Use one-hot encoding to process data in the mushroom_classification table.

The logistic regression for binary classification models requires that fields be of NUMERIC type. Therefore, one-hot encoding is used to convert the enumerated values into numeric values. For example, valid values for cap_shape are b, c, x, f, k, and s. One-hot encoding converts the six enumerated values into six columns. Each column corresponds to an enumerated value. If the value of cap_shape is equal to the enumerated value of the column to which it corresponds, enter 1. Otherwise, enter 0.

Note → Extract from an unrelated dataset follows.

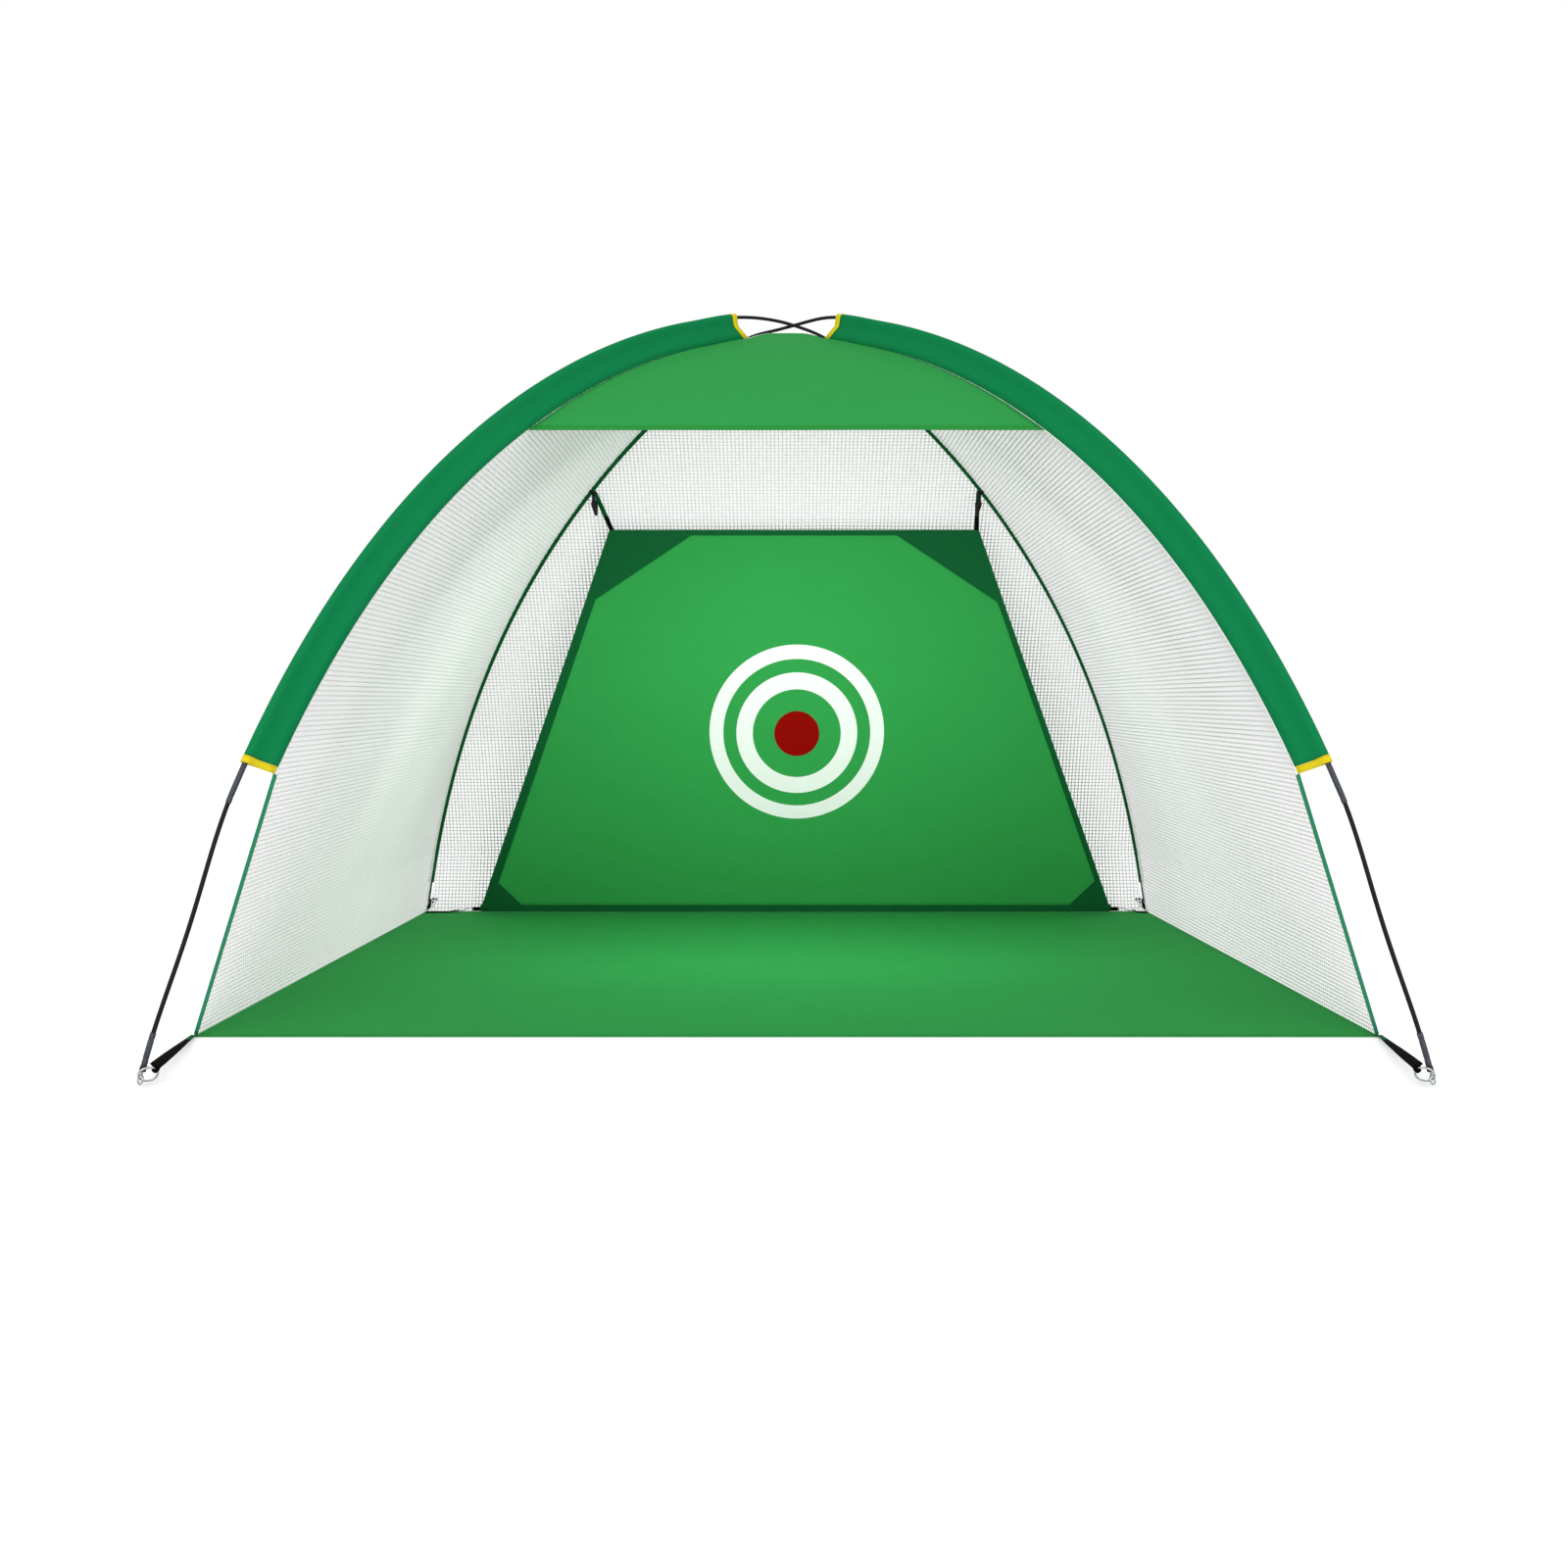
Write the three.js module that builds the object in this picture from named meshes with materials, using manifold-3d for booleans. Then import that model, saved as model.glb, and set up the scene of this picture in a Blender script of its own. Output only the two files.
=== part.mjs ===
// Golf chipping net: a dome of two crossing fibreglass poles that carries a netting cage,
// open at the front, with a target sheet hung inside it.
// Millimetres, +Z up, the open front faces -Y. The origin is on the ground, in the middle
// between the four pole feet.
import * as THREE from 'three';
import { mergeVertices } from 'three/addons/utils/BufferGeometryUtils.js';
import Module from 'manifold-3d';

const wasm = await Module();
wasm.setup();

// ---------------------------------------------------------------- driving dimensions
const LEFT = -1;
const RIGHT = 1;
const sideName = { [LEFT]: 'left', [RIGHT]: 'right' };

const floorWidth = 2000;
const floorDepth = 1400;
const floorCentreY = 112.5; // the floor sheet lies this far behind the middle of the feet
const floorThickness = 1.5;

const crownHeight = 1370; // mean height of the two pole axes where they cross
const crossingGap = 0.5; // air between the two poles at the crossing
// How far each pole foot stands outside the floor sheet's corner, to the side and to the end.
const frontFootFromFloor = { x: -55, y: 285 };
const rearFootFromFloor = { x: 12, y: 60 };
// The bend of each half pole: how far the flat crown carries on, and the shoulder's pull.
const frontBend = { crownRun: 200, shoulderRun: 1003, shoulderHeight: 1183.5 };
const rearBend = { crownRun: 200, shoulderRun: 1136.6, shoulderHeight: 1039 };

const poleRadius = 4.25;
const poleBore = 2.4; // bore radius
const poleSections = 9;
const ferruleWall = 0.9;
const ferruleLength = 90; // a joint's steel ferrule, half of it over each section
const ferruleFit = 0.3; // clearance of the section that plugs in
const endFerruleLength = 48; // the foot's own short ferrule
const jointGap = 0.4; // between two section ends inside a ferrule
const poleSides = 7;

const pinRadius = 1.8;
const pinInPole = 40; // how deep the pin's shank stands in the pole
const pinExposed = 20; // from the eye's middle to the pole's end
const collarRadius = 4.8;
const collarLength = 8;
const eyeWire = 1.4; // radius of the eye's wire
const eyeBore = 4.8; // radius of the eye's hole
const groundClearance = 1.0;

const ringRadius = 12.8; // centreline of the steel ring
const ringWire = 1.6;
const ringHeading = THREE.MathUtils.degToRad(27); // the ring leaves its eye this far off straight across,
const ringRise = THREE.MathUtils.degToRad(40); // at this slope,
const ringLean = THREE.MathUtils.degToRad(30); // leaning this far outward, clear of the pole
const ringEase = 1; // from the eye's middle to the middle of the ring's wire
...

Optional: Create a workflow. For example, you can create a workflow named mc_test.
For more information about how to create a workflow, see Create an auto triggered workflow.
Note
If you have created a workflow, skip this step.

Create an ODPS Script node, write code, use one-hot encoding to process the imported data, and then write the processed data into the new table named mushroom_classification_one_hot.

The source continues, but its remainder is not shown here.